「コミュニケーションの難しさを知る」

『先日、研修においてコミュニケーションゲームを行いました。そのゲームとは6人でチームを編成し、日本の昔話やグリム童話等から100文字ほど抜粋し、その文章には絵がつけられて1枚の紙で書かれており、それを伝達するものです。それにはいくつかの約束事があります。1つ目は説明された紙を決して見せてはいけないこと、2つ目は時間は3分以内で伝達すること、3つ目は出来る質問は「もう一度説明してください」だけです。そして3分間の説明が終われば、説明者は退席し説明を受けた人だけが、3分間をかけてその内容をメモします。それを繰り返し最終の方が記載した文章及び絵がどれだけ正しく伝えられたかを図るものです。

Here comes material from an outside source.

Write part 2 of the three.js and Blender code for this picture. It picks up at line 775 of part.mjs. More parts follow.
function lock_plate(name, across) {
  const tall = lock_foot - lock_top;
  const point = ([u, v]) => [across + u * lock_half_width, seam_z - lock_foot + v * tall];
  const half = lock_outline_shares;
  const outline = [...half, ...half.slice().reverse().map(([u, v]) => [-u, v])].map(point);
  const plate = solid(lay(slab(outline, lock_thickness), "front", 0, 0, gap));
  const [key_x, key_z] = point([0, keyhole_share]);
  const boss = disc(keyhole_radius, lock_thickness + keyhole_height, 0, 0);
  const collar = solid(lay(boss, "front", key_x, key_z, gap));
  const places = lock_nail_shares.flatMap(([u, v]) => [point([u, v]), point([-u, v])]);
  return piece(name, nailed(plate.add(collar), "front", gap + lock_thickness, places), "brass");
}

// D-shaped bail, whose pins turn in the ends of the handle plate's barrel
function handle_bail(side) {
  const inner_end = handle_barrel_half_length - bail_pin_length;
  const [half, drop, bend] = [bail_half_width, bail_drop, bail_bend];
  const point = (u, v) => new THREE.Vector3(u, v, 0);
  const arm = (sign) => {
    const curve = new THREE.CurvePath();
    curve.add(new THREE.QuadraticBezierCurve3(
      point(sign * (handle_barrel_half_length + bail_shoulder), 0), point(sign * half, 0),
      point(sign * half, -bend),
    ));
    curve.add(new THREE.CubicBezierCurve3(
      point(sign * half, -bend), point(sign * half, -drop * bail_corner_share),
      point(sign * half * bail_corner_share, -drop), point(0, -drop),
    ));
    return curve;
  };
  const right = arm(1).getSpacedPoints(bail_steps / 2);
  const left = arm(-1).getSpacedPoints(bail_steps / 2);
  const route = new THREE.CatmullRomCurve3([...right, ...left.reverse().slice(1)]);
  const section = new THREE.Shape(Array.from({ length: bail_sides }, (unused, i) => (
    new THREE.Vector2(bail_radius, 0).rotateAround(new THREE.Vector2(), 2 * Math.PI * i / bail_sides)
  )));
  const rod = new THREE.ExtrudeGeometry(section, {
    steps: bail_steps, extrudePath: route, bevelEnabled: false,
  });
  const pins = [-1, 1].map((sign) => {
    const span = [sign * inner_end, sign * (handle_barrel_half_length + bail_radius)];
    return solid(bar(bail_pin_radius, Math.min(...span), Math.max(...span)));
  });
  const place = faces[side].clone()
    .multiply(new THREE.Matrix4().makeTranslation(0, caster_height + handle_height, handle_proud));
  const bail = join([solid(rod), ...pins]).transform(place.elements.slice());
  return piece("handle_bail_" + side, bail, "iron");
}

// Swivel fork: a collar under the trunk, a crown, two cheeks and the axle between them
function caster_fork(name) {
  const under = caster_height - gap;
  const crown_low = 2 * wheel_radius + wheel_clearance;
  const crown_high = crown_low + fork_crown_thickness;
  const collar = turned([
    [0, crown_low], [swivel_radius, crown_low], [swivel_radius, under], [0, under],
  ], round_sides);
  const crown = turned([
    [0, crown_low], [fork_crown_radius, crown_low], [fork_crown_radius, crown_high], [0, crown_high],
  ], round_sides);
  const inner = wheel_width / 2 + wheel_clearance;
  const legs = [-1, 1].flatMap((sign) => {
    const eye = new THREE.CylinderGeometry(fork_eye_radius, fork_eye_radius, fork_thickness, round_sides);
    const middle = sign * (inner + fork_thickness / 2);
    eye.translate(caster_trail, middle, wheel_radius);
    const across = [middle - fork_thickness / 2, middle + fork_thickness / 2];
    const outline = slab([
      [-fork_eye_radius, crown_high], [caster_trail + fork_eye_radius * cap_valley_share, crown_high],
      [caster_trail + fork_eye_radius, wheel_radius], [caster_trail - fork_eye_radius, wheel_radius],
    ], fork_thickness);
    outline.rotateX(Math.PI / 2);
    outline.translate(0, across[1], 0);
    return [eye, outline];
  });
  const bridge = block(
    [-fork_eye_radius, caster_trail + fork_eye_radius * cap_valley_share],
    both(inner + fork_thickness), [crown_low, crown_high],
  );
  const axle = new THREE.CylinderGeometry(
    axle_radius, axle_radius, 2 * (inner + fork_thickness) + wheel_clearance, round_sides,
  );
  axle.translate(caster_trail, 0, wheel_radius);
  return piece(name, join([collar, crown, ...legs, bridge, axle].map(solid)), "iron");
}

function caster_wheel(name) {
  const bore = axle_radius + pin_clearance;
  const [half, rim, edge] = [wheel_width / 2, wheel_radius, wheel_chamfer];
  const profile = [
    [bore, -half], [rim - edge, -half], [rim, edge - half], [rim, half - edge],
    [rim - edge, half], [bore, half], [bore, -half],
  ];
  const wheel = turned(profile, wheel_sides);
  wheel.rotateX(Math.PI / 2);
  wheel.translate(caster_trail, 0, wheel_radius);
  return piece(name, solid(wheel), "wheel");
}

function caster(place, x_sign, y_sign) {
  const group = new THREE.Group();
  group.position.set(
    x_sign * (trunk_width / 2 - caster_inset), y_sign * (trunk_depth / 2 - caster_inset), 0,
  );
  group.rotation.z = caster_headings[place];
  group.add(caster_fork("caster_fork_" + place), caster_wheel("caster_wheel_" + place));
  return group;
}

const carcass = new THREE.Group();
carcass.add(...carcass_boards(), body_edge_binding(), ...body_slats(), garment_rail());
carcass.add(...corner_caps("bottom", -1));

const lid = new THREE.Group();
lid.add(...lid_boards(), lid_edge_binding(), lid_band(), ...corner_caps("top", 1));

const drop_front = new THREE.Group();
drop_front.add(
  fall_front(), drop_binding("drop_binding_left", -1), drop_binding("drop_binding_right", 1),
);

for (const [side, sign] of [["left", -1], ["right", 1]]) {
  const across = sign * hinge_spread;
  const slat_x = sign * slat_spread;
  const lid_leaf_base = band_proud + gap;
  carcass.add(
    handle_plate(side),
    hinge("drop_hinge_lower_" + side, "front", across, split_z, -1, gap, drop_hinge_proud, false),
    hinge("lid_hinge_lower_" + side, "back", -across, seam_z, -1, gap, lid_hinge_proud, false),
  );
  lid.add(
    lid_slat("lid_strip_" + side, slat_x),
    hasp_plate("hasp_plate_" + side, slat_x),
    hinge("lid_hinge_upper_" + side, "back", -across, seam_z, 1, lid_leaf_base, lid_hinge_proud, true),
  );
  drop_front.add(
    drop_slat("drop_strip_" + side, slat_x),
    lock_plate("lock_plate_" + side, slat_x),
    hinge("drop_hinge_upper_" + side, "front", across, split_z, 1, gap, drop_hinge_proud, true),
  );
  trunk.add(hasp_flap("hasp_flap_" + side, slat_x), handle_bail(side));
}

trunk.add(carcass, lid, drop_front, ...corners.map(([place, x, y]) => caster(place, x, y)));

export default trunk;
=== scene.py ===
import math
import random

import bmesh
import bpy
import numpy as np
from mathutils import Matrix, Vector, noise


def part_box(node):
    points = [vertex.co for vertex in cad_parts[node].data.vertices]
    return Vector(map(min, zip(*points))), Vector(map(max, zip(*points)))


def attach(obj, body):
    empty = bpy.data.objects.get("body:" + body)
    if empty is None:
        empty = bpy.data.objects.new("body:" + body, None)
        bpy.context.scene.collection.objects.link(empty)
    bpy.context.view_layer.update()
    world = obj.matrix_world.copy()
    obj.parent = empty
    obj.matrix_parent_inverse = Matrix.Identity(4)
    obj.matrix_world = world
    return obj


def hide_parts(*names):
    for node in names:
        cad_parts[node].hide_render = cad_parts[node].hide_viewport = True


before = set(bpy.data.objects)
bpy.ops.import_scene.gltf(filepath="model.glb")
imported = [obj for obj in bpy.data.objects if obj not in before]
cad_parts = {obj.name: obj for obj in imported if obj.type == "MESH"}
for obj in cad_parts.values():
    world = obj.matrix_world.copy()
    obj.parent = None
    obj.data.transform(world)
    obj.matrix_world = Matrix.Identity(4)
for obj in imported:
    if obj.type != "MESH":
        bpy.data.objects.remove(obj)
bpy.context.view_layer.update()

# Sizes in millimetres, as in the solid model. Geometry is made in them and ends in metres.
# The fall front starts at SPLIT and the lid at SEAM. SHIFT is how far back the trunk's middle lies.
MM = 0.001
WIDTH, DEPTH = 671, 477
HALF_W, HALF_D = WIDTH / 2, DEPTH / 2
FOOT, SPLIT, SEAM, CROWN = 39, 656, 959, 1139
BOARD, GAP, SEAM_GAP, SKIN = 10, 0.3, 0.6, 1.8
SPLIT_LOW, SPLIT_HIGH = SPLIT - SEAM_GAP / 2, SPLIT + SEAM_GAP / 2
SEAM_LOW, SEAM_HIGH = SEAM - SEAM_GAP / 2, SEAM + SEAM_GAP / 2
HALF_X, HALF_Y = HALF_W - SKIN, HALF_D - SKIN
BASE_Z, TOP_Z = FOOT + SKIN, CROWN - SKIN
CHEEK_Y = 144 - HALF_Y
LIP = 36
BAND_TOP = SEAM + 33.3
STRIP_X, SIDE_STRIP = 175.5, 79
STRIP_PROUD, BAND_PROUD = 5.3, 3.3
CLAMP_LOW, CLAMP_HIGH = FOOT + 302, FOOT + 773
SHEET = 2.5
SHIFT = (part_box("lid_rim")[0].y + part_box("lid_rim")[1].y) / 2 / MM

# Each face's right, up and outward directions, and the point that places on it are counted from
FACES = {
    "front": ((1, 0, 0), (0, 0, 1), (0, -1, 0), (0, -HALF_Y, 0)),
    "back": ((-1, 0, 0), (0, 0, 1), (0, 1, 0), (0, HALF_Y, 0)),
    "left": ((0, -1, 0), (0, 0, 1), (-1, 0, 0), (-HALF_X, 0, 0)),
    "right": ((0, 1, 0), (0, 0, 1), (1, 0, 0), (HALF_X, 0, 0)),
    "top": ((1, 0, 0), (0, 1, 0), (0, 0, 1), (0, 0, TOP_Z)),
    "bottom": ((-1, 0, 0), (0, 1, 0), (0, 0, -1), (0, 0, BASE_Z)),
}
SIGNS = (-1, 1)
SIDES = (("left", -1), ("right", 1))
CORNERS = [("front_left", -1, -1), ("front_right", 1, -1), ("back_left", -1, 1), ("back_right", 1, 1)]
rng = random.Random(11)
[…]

今回のこのゲームでは、正解度が大変高い結果となりました。その最大の要因は1年間に亘る作業手順書等の作成において、社員相互のコミュニケーションがしっかりと図られていたことによるものと考えます。このようなゲームを通して社内のコミュニケーションがどれだけスムーズに図られているのかを測る物差しにすることも出来ます。この研修における最大の目的は「いかに正しく聞き、それをメモするかを知る」ことにあります。多くの中小企業においては作業手順書等が作成されず、口頭による業務の伝達がされ、それに対し新入社員が嫌気をさし、定着率の悪化を招いていることも否めません。このようなことを防ぐためには出来るだけ文書化することで業務上のコミュニケーションと共に社員相互のコミュニケーションも大きく向上します。その結果、業務の効率化が進み、製造業においては生産性が30%以上向上することも珍しくはありません。たかがコミュニケーションとして捉えず、そのコミュニケーションを確立するための仕組み作りが大変重要です。』